Together, they would settle in Texas. Their only possessions would be things given to them at the refugee camp.
“It was very hard for me. I had to start from the beginning, but I had a foundation in English so I could survive,” said Nguyen.
Just like in Saigon, Nguyen also devoted her time to serving and helping others through volunteerism. She helped out in the local Vietnamese community doing anything that she could.
In 1988, mostly because of her brother’s previous experience in Monterey at the Naval Postgraduate School, Nguyen and her family left Texas for the Monterey area.
In Monterey she continued her service to the Vietnamese community and even got a new job in the local school district.

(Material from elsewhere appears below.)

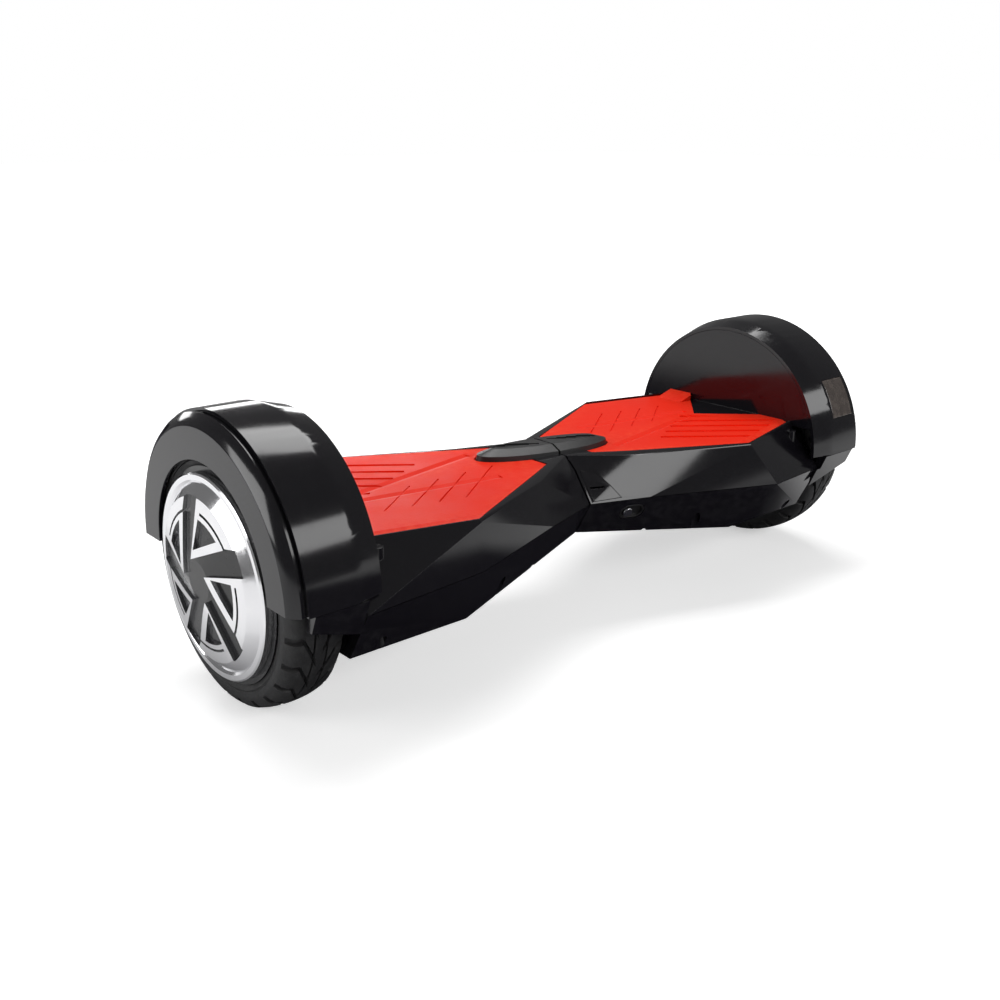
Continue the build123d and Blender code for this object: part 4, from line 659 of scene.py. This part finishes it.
class BOARD_OT_stage(BoardOperator, bpy.types.Operator):
    """Set the pale floor, the soft lights and the camera"""

    bl_idname = "board.stage"
    bl_label = "Studio"

    def execute(self, context):
        studio = context.scene.board_studio
        context.scene.view_settings.view_transform = "Standard"
        self.surround(context.scene, studio)
        self.floor()
        for name, place, target, size, share in SOFTBOXES:
            softbox(name, place, target, size, studio.key_power * share)
        camera = bpy.data.cameras.new("Camera")
        camera.lens = studio.lens
        camera.sensor_width = SENSOR_WIDTH
        obj = bpy.data.objects.new("Camera", camera)
        context.scene.collection.objects.link(obj)
        aim(obj, Vector(studio.camera_place), studio.camera_azimuth, studio.camera_elevation)
        context.scene.camera = obj
        return {"FINISHED"}

    def surround(self, scene, studio):
        """A white surround for the camera, dimmer where it lights the board."""
        world = bpy.data.worlds.new("Surround")
        world.use_nodes = True
        tree = world.node_tree
        shade = tree.nodes["Background"]
        shade.inputs["Color"].default_value = (1, 1, 1, 1)
        path = tree.nodes.new("ShaderNodeLightPath")
        seen = remap(tree, path.outputs["Is Camera Ray"], 0.0, 1.0, studio.sky, 1.0)
        tree.links.new(seen, shade.inputs["Strength"])
        scene.world = world

    def floor(self):
        """A wide pale floor, kept dark in the board's own reflections and glowing to the camera as painted
        light.
        """
        surface = Surface("pale_floor", specular=0.1)
        surface.edges((0.9, 0.9, 0.9), (0.92, 0.92, 0.92), 0.1)
        surface.handling(0.6, 0.05, 0.01, 3.0, (0.85, 0.85, 0.85))
        tree = surface.tree
        path = tree.nodes.new("ShaderNodeLightPath")
        place = tree.nodes.new("ShaderNodeTexCoord").outputs["Object"]
        axes = tree.nodes.new("ShaderNodeSeparateXYZ")
        tree.links.new(place, axes.inputs[0])
        beside = remap(tree, math_node(tree, "ABSOLUTE", axes.outputs["X"]), 0.25, 0.42, 0.0, 1.0)
        mirrored = mix_colour(tree, beside, (0.05, 0.047, 0.06, 1), (1.0, 1.0, 1.0, 1))
        base = surface.shader.inputs["Base Color"]
        pale = base.links[0].from_socket
        tree.links.new(mix_colour(tree, path.outputs["Is Glossy Ray"], pale, mirrored), base)
        # Painted light: to the camera the floor glows at half strength within 0.5 m of the middle, rising to
        # full strength from 1.6 m out, so it fades into the white surround and its shadows stay pale.
        reach = tree.nodes.new("ShaderNodeVectorMath")
        reach.operation = "LENGTH"
        tree.links.new(place, reach.inputs[0])
        lift = remap(tree, reach.outputs["Value"], 0.5, 1.6, 0.5, 1.0)
        seen = math_node(tree, "MULTIPLY", lift, path.outputs["Is Camera Ray"])
        glow = mix_colour(tree, seen, (0, 0, 0, 1), (1, 1, 1, 1))
        tree.links.new(glow, surface.shader.inputs["Emission Color"])
        surface.shader.inputs["Emission Strength"].default_value = 1.0
        mesh = bpy.data.meshes.new("Floor")
        corners = [(x * FLOOR_HALF, y * FLOOR_HALF, 0) for x, y in ((-1, -1), (1, -1), (1, 1), (-1, 1))]
        mesh.from_pydata(corners, [], [(0, 1, 2, 3)])
        mesh.materials.append(surface.material)
        floor = bpy.data.objects.new("Floor", mesh)
        bpy.context.scene.collection.objects.link(floor)


class BOARD_PT_panel(bpy.types.Panel):
    """Sidebar panel with the board's build steps"""

    bl_label = "Balance Board"
    bl_idname = "BOARD_PT_panel"
    bl_space_type = "VIEW_3D"
    bl_region_type = "UI"
    bl_category = "Board"

    def draw(self, context):
        column = self.layout.column(align=True)
        for operator in OPERATORS:
            column.operator(operator.bl_idname)
        for settings in (context.scene.board_finishes, context.scene.board_tyres, context.scene.board_studio):
            box = self.layout.box()
            for name in settings.__annotations__:
                box.prop(settings, name)


OPERATORS = (BOARD_OT_shells, BOARD_OT_pads, BOARD_OT_tyres, BOARD_OT_wheels, BOARD_OT_works, BOARD_OT_stage)
SETTINGS = (
    ("board_finishes", FinishSettings),
    ("board_tyres", TyreSettings),
    ("board_studio", StudioSettings),
)


def register():
    """Register the settings, the operators and the panel."""
    for name, settings in SETTINGS:
        bpy.utils.register_class(settings)
        setattr(bpy.types.Scene, name, bpy.props.PointerProperty(type=settings))
    for item in OPERATORS + (BOARD_PT_panel,):
        bpy.utils.register_class(item)


def unregister():
    """Take everything back out."""
    for item in (BOARD_PT_panel,) + OPERATORS[::-1]:
        bpy.utils.unregister_class(item)
    for name, settings in SETTINGS[::-1]:
        delattr(bpy.types.Scene, name)
        bpy.utils.unregister_class(settings)


def main():
    """Build the looks in order."""
    register()
    bpy.ops.board.shells()
    bpy.ops.board.pads()
    bpy.ops.board.tyres()
    bpy.ops.board.wheels()
    bpy.ops.board.works()
    bpy.ops.board.stage()


if __name__ == "__main__":
    main()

She applied to work at DLIFLC in 1992. After a long wait, she was accepted as a Vietnamese instructor in 1994.
Coming to DLIFLC
Nguyen became a teacher in the Vietnamese resident course where she became well-loved among the faculty and staff. Unfortunately, defense spending cuts in 1997 forced the institute to let Nguyen go. She was rehired in 1998 and during her year off she studied computers at Monterey Peninsula College. This proved advantageous to her because in 2003 DLIFLC closed the Vietnamese department, but retained Nguyen in the Continuing Education Directorate because of her computer skills. Today, she uses technology to conduct video tele-training whereby she interacts with students anywhere in the world.
Nguyen’s coworkers and students enjoy her cheerful personality. Her former students who come back to DLIFLC to study another language always meet with her to brush up on their Vietnamese.
“The students named me ‘hoa’ which means flower because I’m always smiling,” said Nguyen.
Language Day is one of her favorite things about working at DLIFLC. This year, Nguyen helped organize a traditional Vietnamese wedding song performance.
This year, DLIFLC organized a special salute to Vietnam War Veterans during Language Day festivities. Together with more than 65 Vietnam Vets, Nguyen stood proudly among them, thankful to the veterans and the country that welcomed her 40 years ago.